Empathy in its most practical sense means to “walk in the shoes of the other person.”  In the foregoing instances, empathy necessitates exchanging places with those broken-hearted, despondent and disillusioned persons who no longer possess any reason or hope for kindness.  Rather our chagrin and impatience, this fellow brothers and sisters in the Lord need our longsuffering love which can contribute significantly toward their healing and wholeness.  “But for the grace of God, there go I.”   That frequently mantra within church circles crystallizes the need to empathize with the pain and suffering of other people.  Had we faced the adverse circumstances of many of the people whom we dislike and misunderstand, we would have similar defects of character and personal incapacities.  As a Pastor, I am able increasingly to feel deeply within my heart the pain of those persons whom I serve.  Consequently, when I am on the receiving end of inadvertent insults, indifference and otherwise hurtful behavior, I realize the negative and equally hurtful context from whence it emerges.

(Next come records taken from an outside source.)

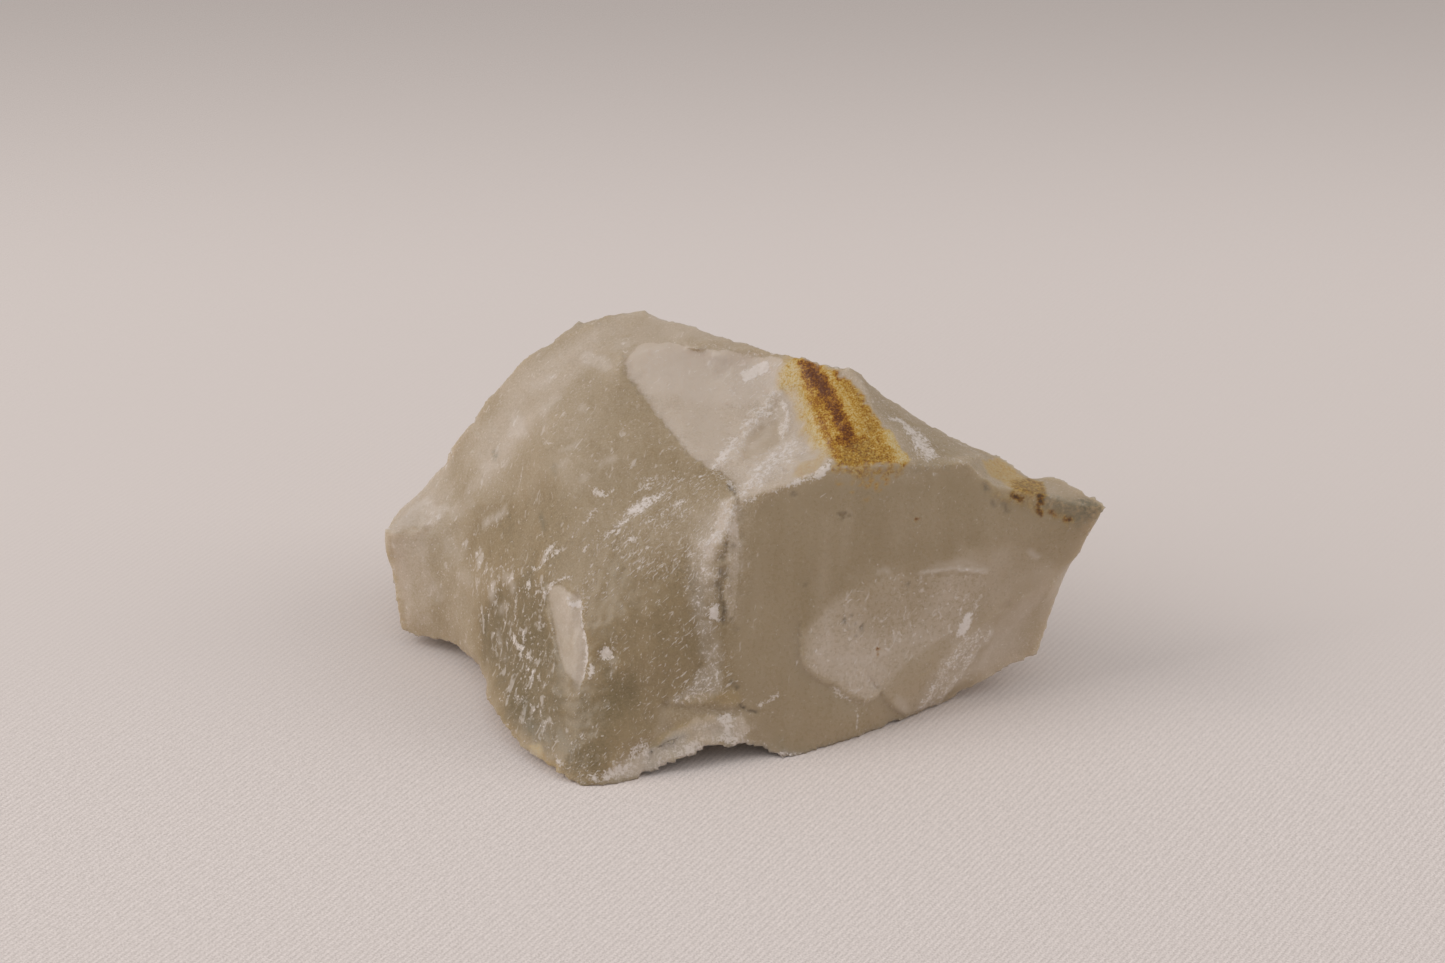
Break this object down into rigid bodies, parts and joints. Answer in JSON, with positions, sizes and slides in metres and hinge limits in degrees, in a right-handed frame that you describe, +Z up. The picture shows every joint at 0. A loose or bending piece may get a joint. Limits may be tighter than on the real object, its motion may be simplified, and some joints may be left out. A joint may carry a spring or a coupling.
{
  "type": "aragonite specimen",
  "caption": "Rough hand specimen of milky, faintly see-through mineral with broken faces and a rusty vein; rests on a flat spot for display.",
  "frame": {"origin": "centre of the stone's footprint, on the surface it rests on", "axes": "+X along the stone towards its pointed tip, +Y towards the back behind the peak, +Z up"},
  "size_m": [0.0828, 0.0562, 0.0382],
  "materials": {
    "milky_aragonite": "milky, waxy broken stone, with white frosted rims and an iron-stained vein"
  },
  "bodies": {
    "root": {"stone": "milky_aragonite"}
  },
  "joints": []
}
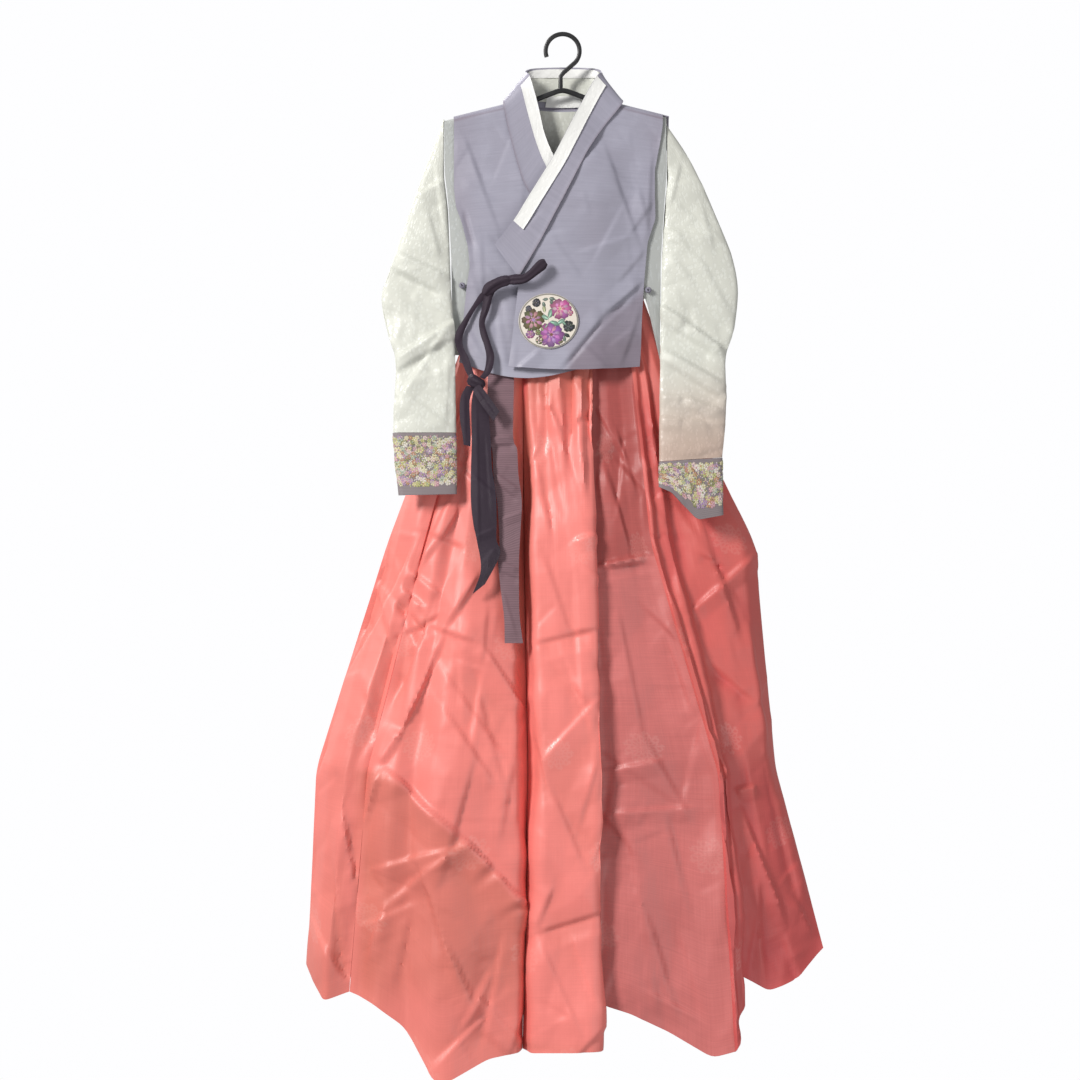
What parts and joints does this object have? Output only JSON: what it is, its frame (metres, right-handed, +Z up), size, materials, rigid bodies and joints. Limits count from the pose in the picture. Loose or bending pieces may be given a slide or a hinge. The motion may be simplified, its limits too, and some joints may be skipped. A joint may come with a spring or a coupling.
{
  "type": "korean hanbok on a hanger",
  "caption": "Korean hanbok on a hanger: lavender vest with crossed collar and ties over an ivory jeogori with brocade cuffs, and a full coral chima skirt.",
  "frame": {"origin": "inside top of the hanger's hook, where a rail or wall hook holds it", "axes": "+Z up, +X to the wearer's left, -Y is the front of the garment"},
  "size_m": [0.7758, 0.1969, 1.557],
  "materials": {
    "lavender_silk": "slubbed silk-like weave, low sheen",
    "ivory_satin": "ivory jacquard satin, soft sheen",
    "white_strip": "crisp white cotton-like satin",
    "coral_organza": "stiff coral organza with a sheen",
    "rose_organza": "dusty rose organza, more matte",
    "plum_ribbon": "dark plum ribbon, low sheen",
    "mauve_ribbon": "mauve ribbed ribbon",
    "cuff_brocade": "floral embroidery between grey bands",
    "medallion_embroidery": "embroidered floral patch on cream",
    "hanger_black": "black moulded plastic"
  },
  "bodies": {
    "root": {"hanger": "hanger_black", "vest_back": "lavender_silk", "vest_front_over": "lavender_silk", "vest_front_under": "lavender_silk", "vest_collar": "lavender_silk", "knot_left": "lavender_silk", "knot_right": "lavender_silk", "dongjeong_over": "white_strip", "dongjeong_under": "white_strip", "dongjeong_back": "white_strip", "neck_label": "white_strip", "jeogori_back": "ivory_satin", "jeogori_front_left": "ivory_satin", "jeogori_front_right": "ivory_satin", "jeogori_collar": "ivory_satin", "sleeve_left_front": "ivory_satin", "sleeve_left_back": "ivory_satin", "sleeve_right_front": "ivory_satin", "sleeve_right_back": "ivory_satin", "cuff_left": "cuff_brocade", "cuff_right": "cuff_brocade", "medallion": "medallion_embroidery", "skirt_band": "ivory_satin", "strap_left": "ivory_satin", "strap_right": "ivory_satin", "skirt_front_right": "coral_organza", "skirt_front_low": "coral_organza", "skirt_front_centre": "coral_organza", "skirt_front_rose": "rose_organza", "skirt_front_left": "coral_organza", "skirt_back_left": "coral_organza", "skirt_back_under": "coral_organza", "skirt_back_right": "coral_organza", "skirt_back_over": "coral_organza", "tie_loop": "plum_ribbon", "tie_knot_upper": "plum_ribbon", "tie_knot_lower": "plum_ribbon", "tie_strand_inner": "plum_ribbon", "tie_strand_outer": "plum_ribbon", "tie_tail_left": "plum_ribbon", "tie_tail_square": "plum_ribbon", "tie_tail_long": "plum_ribbon", "wide_tail": "mauve_ribbon"}
  },
  "joints": []
}
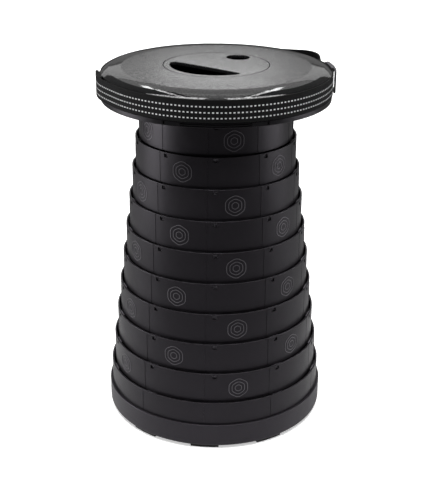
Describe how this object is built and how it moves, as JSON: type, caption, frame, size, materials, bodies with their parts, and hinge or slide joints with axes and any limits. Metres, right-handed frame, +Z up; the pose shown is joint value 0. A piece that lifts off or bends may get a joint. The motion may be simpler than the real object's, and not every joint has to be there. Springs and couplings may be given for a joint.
{
  "type": "collapsible telescopic stool",
  "caption": "Round stool whose nested plastic rings slide up out of a cup base to carry a domed seat, with a webbing carrying strap round the seat's rim.",
  "frame": {"origin": "on the floor under the middle of the base", "axes": "+Z up along the rings' common axis, -Y towards the front, +X to the right where the strap's slider is"},
  "size_m": [0.2591, 0.252, 0.4062],
  "materials": {
    "ring_plastic": "satin black moulded plastic",
    "base_plastic": "fine matt charcoal moulded plastic",
    "seat_plastic": "fine grained top with a smooth glossy rounded edge",
    "tray_plastic": "satin black moulded plastic",
    "foot_rubber": "matt black rubber",
    "screw_steel": "zinc plated steel",
    "strap_webbing": "black woven webbing with three rows of silver dashes",
    "slider_plastic": "satin dark grey moulded plastic"
  },
  "bodies": {
    "base": {"base_cup": "base_plastic", "foot_pads": "foot_rubber", "ring_10": "ring_plastic"},
    "ring_9": {"ring_9": "ring_plastic"},
    "ring_8": {"ring_8": "ring_plastic"},
    "ring_7": {"ring_7": "ring_plastic"},
    "ring_6": {"ring_6": "ring_plastic"},
    "ring_5": {"ring_5": "ring_plastic"},
    "ring_4": {"ring_4": "ring_plastic"},
    "ring_3": {"ring_3": "ring_plastic"},
    "ring_2": {"ring_2": "ring_plastic"},
    "ring_1": {"ring_1": "ring_plastic"},
    "seat": {"seat_ring": "ring_plastic", "seat_tray": "tray_plastic", "seat_shell": "seat_plastic", "centre_disc": "seat_plastic", "seat_screws": "screw_steel", "carry_strap": "strap_webbing", "strap_slider": "slider_plastic"}
  },
  "joints": [
    {"name": "ring_9_slide", "type": "slide", "parent": "base", "child": "ring_9", "axis": [0, 0, 1], "range_m": [-0.034, 0]},
    {"name": "ring_8_slide", "type": "slide", "parent": "ring_9", "child": "ring_8", "axis": [0, 0, 1], "range_m": [-0.034, 0]},
    {"name": "ring_7_slide", "type": "slide", "parent": "ring_8", "child": "ring_7", "axis": [0, 0, 1], "range_m": [-0.034, 0]},
    {"name": "ring_6_slide", "type": "slide", "parent": "ring_7", "child": "ring_6", "axis": [0, 0, 1], "range_m": [-0.034, 0]},
    {"name": "ring_5_slide", "type": "slide", "parent": "ring_6", "child": "ring_5", "axis": [0, 0, 1], "range_m": [-0.034, 0]},
    {"name": "ring_4_slide", "type": "slide", "parent": "ring_5", "child": "ring_4", "axis": [0, 0, 1], "range_m": [-0.034, 0]},
    {"name": "ring_3_slide", "type": "slide", "parent": "ring_4", "child": "ring_3", "axis": [0, 0, 1], "range_m": [-0.034, 0]},
    {"name": "ring_2_slide", "type": "slide", "parent": "ring_3", "child": "ring_2", "axis": [0, 0, 1], "range_m": [-0.034, 0]},
    {"name": "ring_1_slide", "type": "slide", "parent": "ring_2", "child": "ring_1", "axis": [0, 0, 1], "range_m": [-0.034, 0]},
    {"name": "seat_slide", "type": "slide", "parent": "ring_1", "child": "seat", "axis": [0, 0, 1], "range_m": [-0.034, 0]}
  ]
}
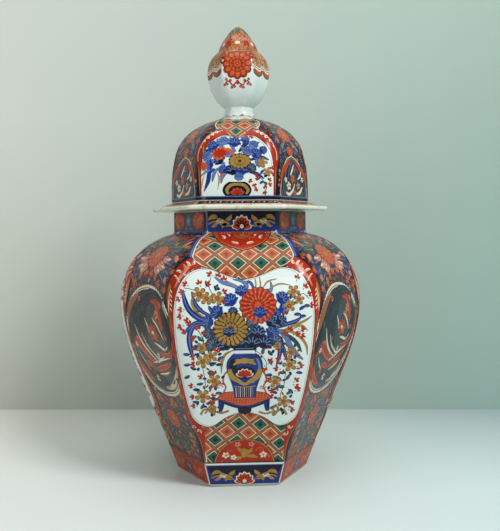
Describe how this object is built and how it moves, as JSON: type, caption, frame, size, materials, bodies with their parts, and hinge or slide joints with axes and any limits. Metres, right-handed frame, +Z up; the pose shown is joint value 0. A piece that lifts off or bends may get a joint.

Another helpful saying, “If you can see it in someone else, then you need to claim it in yourself,” suggests empathy as a counterbalance to superfluously judging others.  Possibly, the attributes we disdain in other people actually are traits we would like to eliminate.  Persistent and intractable criticisms of other people hint toward personal areas of growth.  If you find perpetually that someone is self-serving, then you may need to examine how deeply this quality lies within you.  Recently, I rejoice over the progress in communication, understanding and empathy that a congregant and I have made.  Kindred spirits as anal-retentive, compulsive and fiercely demanding personalities, we both operate with an unrelenting certainty about the correctness of any situation.  We insist upon strict and unwavering adherence to rules, regulations, protocol and procedures.  Trouble arises when we differ as to whose interpretation of correctness prevails.  I take refuge in the black letter of the Book of Church Order.  She stands firmly upon the correctness of her interpretation of the Bible which supersedes the former and demands compassion toward any human situation.  As we unearthed the many layers of our conflict, we actually discovered we shared a story of parallel childhood trauma inclusive of parental abandonment, neglect, fear, economic challenge and an inability to trust other people.  The totality of that pain during the formative years leads to being easily offended and misunderstood.  Religion partially brought a sense of order to chaos and reliability in practice.  Our similar backgrounds initially made us judgmental of each other. As we began to talk as fellow disciples endeavoring to mature genuinely and spiritually, we have learned to empathize with each other’s pain and suffering.  As a consequence, we extend patience and “the benefit of the doubt” to each other.